Mafia italienne et nucléaire...

2009
1b) Epaves radioactives

http://www.tlaxcala.es/
30 navires chargés de déchets toxiques coulés au large des côtes italiennes-Une longue chaîne de complicités à travers toute l'Europe

AUTEUR:  Mariavittoria ORSOLATO
Traduit par  Fausto Giudice

     Un vieux proverbe de marin dit de manière fort sage: "Telle mer, tels poissons". Et quand cette mer est la nôtre, il n'y a pas lieu de s'étonner qu'il y a quelques jours, au large de  Cetraro, en province de Cosenza,on ait retrouvé l'épave d'un bateau plein de déchets toxiques. La découverte a été rendue possible par le témoignage de  Francesco Fonti, ex-trafiquant de drogue affilié au clan Mutu et aujourd'hui repenti de la 'Ndràngheta1 sous protection policière. Mais les rapports indiquant que quelque chose n'allait pas dans la mer Tyrrhénienne datent de plusieurs années. Les déclarations faites en avril 2006 par le repenti Fonti à un magistrat anti-mafia, ne sont pas en fait la première pierre d'une énième enquête sur la mafia locale, mais contribuent à la quadrature du cercle auquel nos magistrats essayent depuis des décennies de donner une paternité certaine.
     Et le fait qu'il a fallu 3 ans et demi avant que les vérifications appropriées soient autorisées et réalisées, en dit long sur le type de boîte de Pandore qui pourrait être découverte et ouverte dans les eaux de la Méditerranée qui lèchent nos côtes.
     La piste suivie par les enquêteurs est celle du trafic international de déchets radioactifs, celle-là même qui a coûté la vie à Ilaria Alpi et Miran Hrovatin à Mogadiscio en 1993 et que beaucoup considèrent comme l'un des nombreux mystères de la Première République, où sont impliqués services secrets, politiciens et  magouilleurs faisant la navette entre la Hollande et la Somalie, la Calabre et l'ex-Yougoslavie.

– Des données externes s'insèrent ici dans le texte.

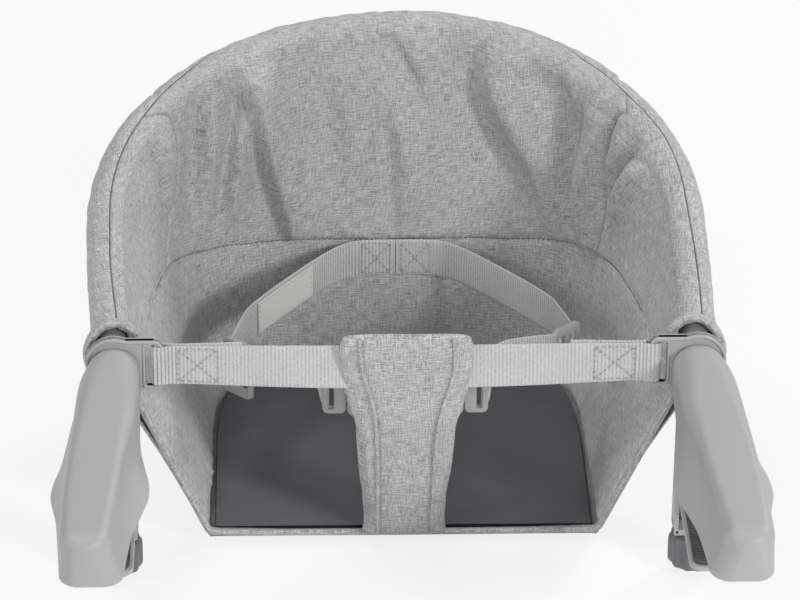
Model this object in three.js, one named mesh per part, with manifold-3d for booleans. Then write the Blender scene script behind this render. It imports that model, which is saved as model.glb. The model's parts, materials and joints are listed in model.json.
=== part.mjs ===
// Hook-on table chair: a fabric bucket seat on a bent tube, with two folding arms that lie on the table
// and screw clamps that grip it from below. Millimetres, +Z up, +Y towards the seat's back, +X to the right.
// The origin is on the table top, at the middle of the table's edge.
import * as THREE from "three";
import { mergeVertices } from "three/addons/utils/BufferGeometryUtils.js";
import Module from "manifold-3d";

const wasm = await Module();
wasm.setup();

// Clearances and general walls
const touchGap = 0.3;
const runningGap = 0.4;
const cutOverrun = 5;
const clothThickness = 1.5;
const webbingWidth = 25;
const webbingThickness = 1.6;

// Bent tube that carries the seat and the arms
const armSpacing = 338;
const tubeDiameter = 19;
const tubeWall = 1.5;
const tubeBed = 2.3;
const tubeCover = 5.5;
const tubeFront = -44;
const hoopStart = 35;
const hoopBack = 287;
const hoopSpread = 4;
const hoopCentre = 133;
const hoopRise = 21.3;
const hoopBend = 14;
const bendPlace = 46;
const sleeveWall = 2.1;

// Seat bucket
const seatBottom = -111.5;
const baseHalfWidth = 115;
const baseFront = 45;
const baseCentre = 105;
const baseBack = 236;
const seamHeight = -20;
const panelThickness = 2.6;
const panelGap = 2;
const boardThickness = 4;
const floorClothThickness = 1.8;
const boardInset = 3;
const wallDip = 2;
const hoopRoundness = 2.08;
const baseRoundness = 5;
const seamGapShare = 0.002;
const sideShare = 0.1875;
const cornerSeamShare = 0.3125;
const foldDepth = 3.6;
const foldWidth = 17;
const sideCrown = 2.4;

// Arms
const armRear = 24;
const armNose = -185;
const footHeight = 1.4;
const flareReach = 32.2;
const noseRound = 12;
const noseEdge = 5;
const shellWall = 2.6;
const basePlate = 1.8;
const tablePadInset = 4.5;
const tablePadRear = -3;
const bossRadius = 4;
const bossFoot = 9.3;

// Pivot bearings of the arms
const bushWall = 1.6;
const rearBushLength = 7.2;
const frontBushLength = 10;
const frontBushPlace = -36;
const plugHead = 2.4;
const plugDepth = 10;
const plugHeadRadius = 10.5;
const washerThickness = 0.5;

// Collars that hold the front strap
const collarThickness = 6;
const collarRadius = 16.5;
const collarLift = 3.5;
const earThickness = 4;
const earInner = 28;
const earFoot = 1.5;
const earTop = 33.6;
const earRound = 5;
const slotInner = 18;
const slotWidth = 5.5;
const slotHeight = 27;
const slotFoot = 4;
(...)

La procédure utilisée par le clan et clarifiée par Francesco Fonti est très simple: on choisit des charrettes de la mer déjà mal en point ou au rencart - des bateaux dits «à perte» -, on les charge de déchets et de substances toxiques, puis on simule un naufrage et on les coule, en réclamant qui plus est  des généreuses compensations aux compagnies d'assurance.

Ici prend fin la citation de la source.